Dark Archive Bella Sara Charter Superscriber

Great post! I love crunching the numbers like that. It's a sick sort of obsession, and I'm glad to know that I'm not alone. A similar sort of problem crops up with the lack of bathrooms and cooking facilities in certain dungeons/structures. My party camped out in a dungeon in 3FoE recently and wanted to raid the kitchen. To my chagrin, no such kitchen existed, and yet the structure housed at least two dozen.

(Note that I'm not saying that I expect or want all dungeons to include kitchens - there's a lot to be said for excluding rooms without encounters that exist only to satisfy a personal obsession with pseudo-realism.)


This remind me of Fermi's piano tuner problem.
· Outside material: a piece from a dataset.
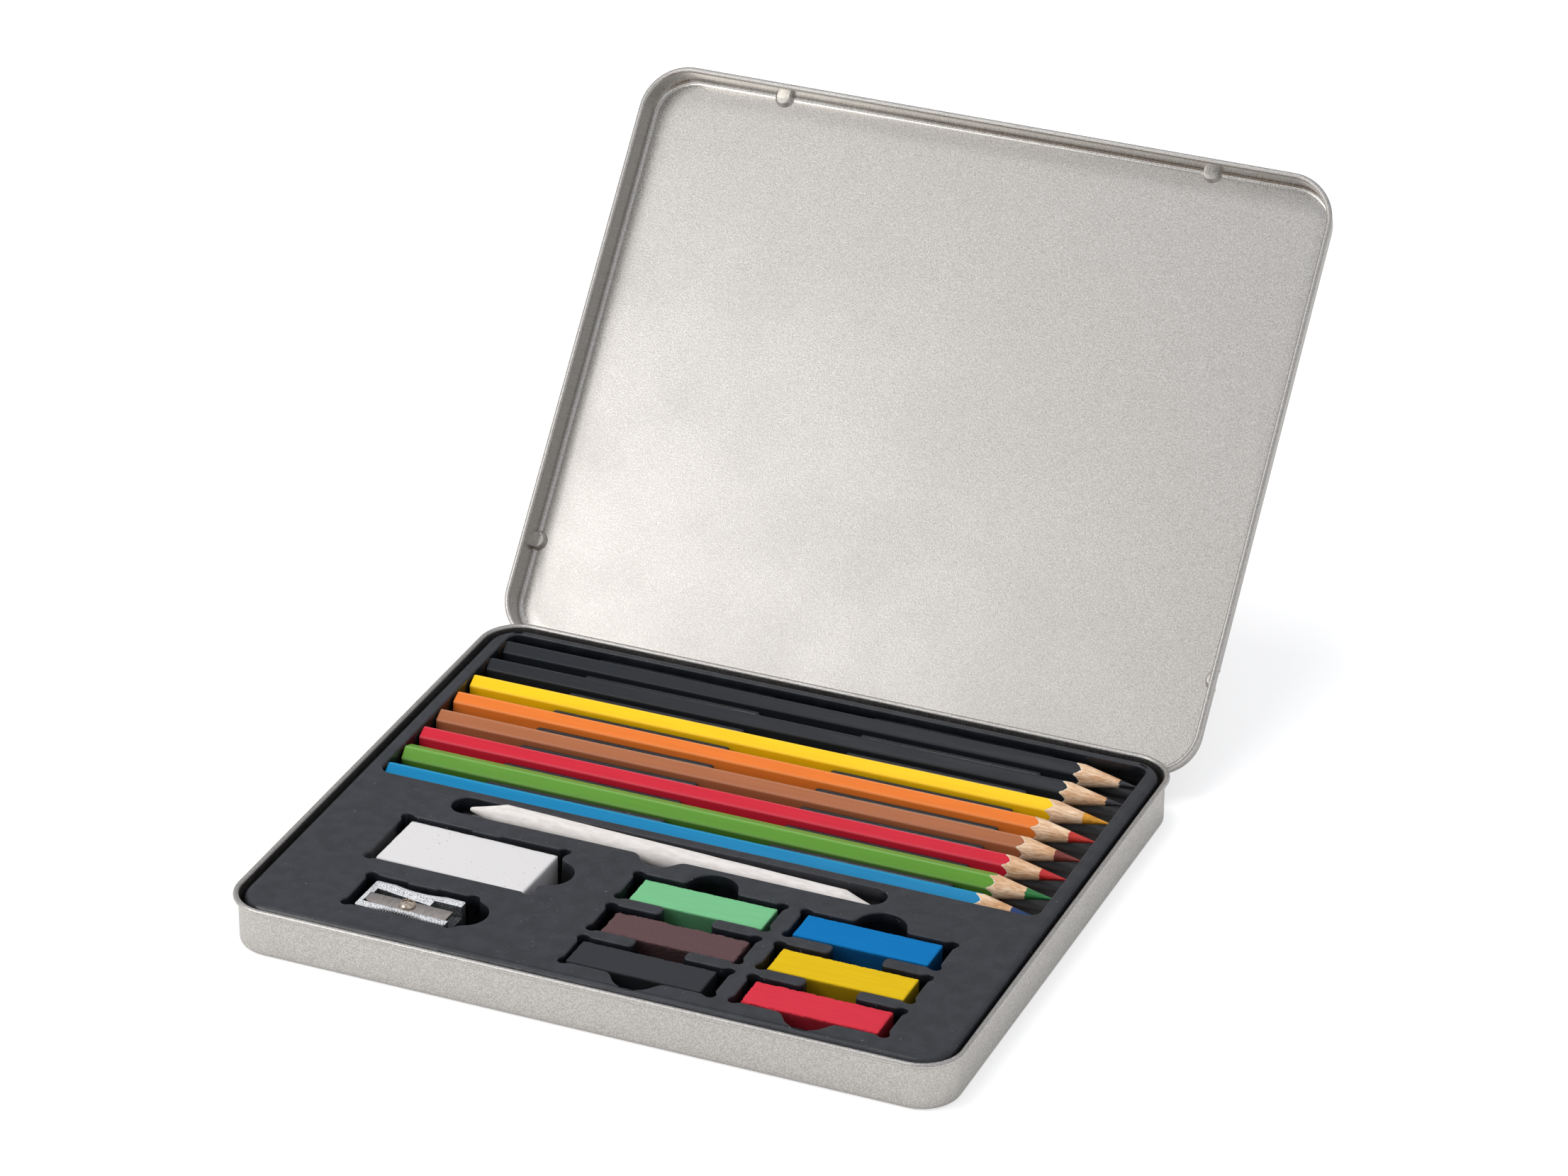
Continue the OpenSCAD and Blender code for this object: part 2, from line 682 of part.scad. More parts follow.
module eraser() {
    color(RUBBER) translate([eraser_x, eraser_y + eraser_lie, pocket_z + seat_gap])
        rotate([0, 0, eraser_turn]) linear_extrude(eraser_h) round_rect(eraser_l, eraser_w, eraser_r);
}

// Places its children at the sharpener, with z = 0 at its underside.
module at_sharpener() {
    translate([sharpener_x, sharpener_y, pocket_z + seat_gap]) rotate([0, 0, sharpener_turn]) children();
}

// Seat of the blade, or the blade itself, along the cutting side of the pencil hole.
module blade_shape(g = 0) {
    translate([-blade_l / 2 - g, blade_y - blade_w / 2 - g]) square([blade_l + 2 * g, blade_w + 2 * g]);
}

// Block with a waist, a tapered pencil hole, a slot beside the blade and a lowered step at the far end.
module sharpener_body() {
    edge_y = blade_y + blade_w / 2 + blade_gap;
    front_y = blade_y - blade_w / 2 - blade_gap;
    hole_z = sharpener_h - blade_t - hole_d / 2;
    end = sharpener_l / 2;
    slot_start = chip_slot_in - end;
    color(ALLOY) at_sharpener() difference() {
        linear_extrude(sharpener_h) difference() {
            round_rect(sharpener_l, sharpener_w, sharpener_edge_r);
            for (side = [-1, 1])
                translate([0, side * (sharpener_w / 2 - waist_depth + waist_r)]) circle(waist_r, $fn = 96);
        }
        translate([0, 0, sharpener_h - blade_t]) linear_extrude(blade_t + past) blade_shape(blade_gap);
        translate([-end, edge_y, hole_z]) rotate([0, 90, 0]) {
            cylinder(d1 = hole_d, d2 = hole_tip_d, h = hole_l);
            translate([0, 0, -past]) cylinder(d = hole_d, h = past + bite);
            cylinder(d = hole_tip_d, h = sharpener_l + past);
        }
        translate([0, 0, hole_z]) linear_extrude(sharpener_h) polygon([
            [slot_start, edge_y - bite], [slot_start, edge_y + chip_slot_w],
            [slot_start + chip_slot_l, edge_y + bite], [slot_start + chip_slot_l, edge_y - bite]
        ]);
        translate([end - step_l, front_y, sharpener_h - step_depth])
            cube([step_l + past, sharpener_w / 2 - step_rim - front_y, step_depth + past]);
        translate([0, blade_y, sharpener_h - blade_t - screw_l])
            cylinder(d = screw_d + 2 * blade_gap, h = screw_l);
    }
}

module sharpener_blade() {
    color(STEEL) at_sharpener() translate([0, 0, sharpener_h - blade_t]) linear_extrude(blade_t)
        difference() {
            blade_shape();
            translate([0, blade_y]) circle(d = screw_d + 2 * blade_gap);
        }
}

// Raised screw with a domed head and a cross recess.
module sharpener_screw() {
    dome_h = screw_head_h - screw_edge_h;
    dome_r = (screw_head_d * screw_head_d / 4 + dome_h * dome_h) / (2 * dome_h);
    color(STEEL) at_sharpener() translate([0, blade_y, sharpener_h]) difference() {
        union() {
            rotate_extrude() intersection() {
                translate([0, screw_head_h - dome_r]) circle(dome_r, $fn = 96);
                square([screw_head_d / 2, screw_head_h]);
            }
            translate([0, 0, -screw_l]) cylinder(d = screw_d, h = screw_l);
        }
        for (turn = [screw_turn, screw_turn + 90])
            rotate([0, 0, turn]) translate([-recess_l / 2, -recess_w / 2, screw_head_h - recess_depth])
                cube([recess_l, recess_w, past]);
    }
}

// Pastel i lies in row floor(i / 2) of column i % 2.
module pastel(i) {
    place = [
        column_at(i % 2) + PASTEL_LIE[i][0] * pastel_room_x,
        row_at(floor(i / 2)) + PASTEL_LIE[i][1] * pastel_room_y,
        pocket_z + seat_gap
    ];
    color(PASTEL_COLOURS[i]) translate(place) linear_extrude(pastel_w)
        round_rect(pastel_l, pastel_w, pastel_edge_r);
}

base_shell();
hinge_strap_left();
hinge_strap_right();
lid_shell();
hinge_pin_left();
hinge_pin_right();
tray();
for (i = [0:lanes - 1]) {
    casing(i);
    lead(i);
}
blending_stump();
eraser();
sharpener_body();
sharpener_blade();
sharpener_screw();
for (i = [0:len(PASTELS) - 1])
    pastel(i);
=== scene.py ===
import math

import bmesh  # noqa: E402
import bpy  # noqa: E402
import numpy as np  # noqa: E402
from mathutils import Matrix, Vector  # noqa: E402
from mathutils.geometry import delaunay_2d_cdt, tessellate_polygon  # noqa: E402


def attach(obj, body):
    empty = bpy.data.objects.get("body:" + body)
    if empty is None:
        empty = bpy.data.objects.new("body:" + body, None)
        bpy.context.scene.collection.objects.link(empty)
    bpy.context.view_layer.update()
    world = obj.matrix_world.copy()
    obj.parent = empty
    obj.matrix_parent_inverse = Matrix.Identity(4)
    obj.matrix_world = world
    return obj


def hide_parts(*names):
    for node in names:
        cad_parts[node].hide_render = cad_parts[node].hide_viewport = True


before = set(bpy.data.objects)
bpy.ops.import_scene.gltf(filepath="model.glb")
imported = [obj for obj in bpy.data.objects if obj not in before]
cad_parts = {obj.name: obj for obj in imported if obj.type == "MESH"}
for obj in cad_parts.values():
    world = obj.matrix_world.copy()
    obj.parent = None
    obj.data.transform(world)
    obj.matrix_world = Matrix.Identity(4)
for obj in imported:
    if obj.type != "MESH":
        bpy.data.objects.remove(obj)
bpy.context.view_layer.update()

# The view, the table and the light. The tin stands on a white table that keeps its shadow. A broad
# soft lamp hangs overhead, beside a small one that only shows in polish, and a soft one on the left
# shines into the lid.
scene = bpy.context.scene
scene.view_settings.view_transform = "Standard"

camera = bpy.data.objects.new("Camera", bpy.data.cameras.new("Camera"))
scene.collection.objects.link(camera)
camera.location = (0.525907, -1.184560, 0.778910)
camera.rotation_mode = "QUATERNION"
camera.rotation_quaternion = (0.8407450, 0.5025549, 0.1018680, 0.1738079)
camera.data.sensor_width = 36
camera.data.lens = 140.668
camera.data.clip_start = 0.05
camera.data.clip_end = 40
scene.camera = camera


def node_in(tree, kind, feeds=None, **settings):
    """Adds a node with its settings, and feeds its sockets with links or plain values."""
    node = tree.nodes.new(kind)
    for key, value in settings.items():
        setattr(node, key, value)
    for key, value in (feeds or {}).items():
        if isinstance(value, bpy.types.NodeSocket):
            tree.links.new(value, node.inputs[key])
        else:
            node.inputs[key].default_value = value
    return node


def maths(tree, operation, *values):
    """Output of a Math node over sockets and plain numbers."""
    return node_in(tree, "ShaderNodeMath", dict(enumerate(values)), operation=operation).outputs[0]


def mixed(tree, factor, a, b, blend_type="MIX"):
    """Output of a colour mix from a to b."""
    feeds = {"Factor": factor, "A": a, "B": b}
    return node_in(tree, "ShaderNodeMix", feeds, data_type="RGBA", blend_type=blend_type).outputs["Result"]


def remapped(tree, value, low, high, start=0.0, end=1.0):
    """The value's run from start to end, spread between low and high."""
    feeds = {"Value": value, "From Min": start, "From Max": end, "To Min": low, "To Max": high}
    return node_in(tree, "ShaderNodeMapRange", feeds).outputs["Result"]


def finish_of(name, **sockets):
    """A new material with a Principled shader and its plain values."""
    made = bpy.data.materials.new(name)
    made.use_nodes = True
    shader = made.node_tree.nodes["Principled BSDF"]
    for key, value in sockets.items():
        shader.inputs[key.replace("_", " ")].default_value = value
    return made, made.node_tree, shader


def paper_white(tree, for_camera, for_mirrors):
    """Glow of the paper as the camera sees it, and as polished metal does."""
    path = node_in(tree, "ShaderNodeLightPath").outputs
    mirrored = maths(tree, "MAXIMUM", path["Is Glossy Ray"], path["Is Transmission Ray"])
    reflected = maths(tree, "MULTIPLY", mirrored, for_mirrors)
    return maths(tree, "MULTIPLY_ADD", path["Is Camera Ray"], for_camera, reflected)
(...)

Basically, estimate the number of piano tuners in any given city, based on it's population.

Great post, b.t.w. The numbers sort of make sense. based on these figures, how big do you think the lake is?


Mapmaker tip : I don't know if it's true on this one but mapmakers usually doublesize streets on city plans, in real life. And even more than that for roadmaps, they aren't on scale at all. Perhaps it was done on purpose so you shouldn't take road width to establish your map scale. However the map provided looks more like a satellite photograph than a real map.

My 2 cents.

Bran.


Chef's Slaad wrote:

based on these figures, how big do you think the lake is?

If Cauldron is 2,880 feet in diameter, then the lake is about 920 feet across.


Great post, Findas! I started wondering about this stuff just last week, when the group staked out Orak's bathhouse and I went, "Huh?" trying to reconcile the Cauldron city map and what I'd have to draw out.

Another take on this could be that the scale on the city map is correct, but the building scale is not. Thus, many buildings that exist in Cauldron are not shown on the map, or perhaps more accurately, many buildings shown on the map actually reperesent several buildings.

This works out very well, too, if you've decided to increase the population of Cauldron as James Jacobs thought about when editing the book. Then, your group would be less dependent on going to the "big city" (i.e., Sasserine) to find the items they're looking for.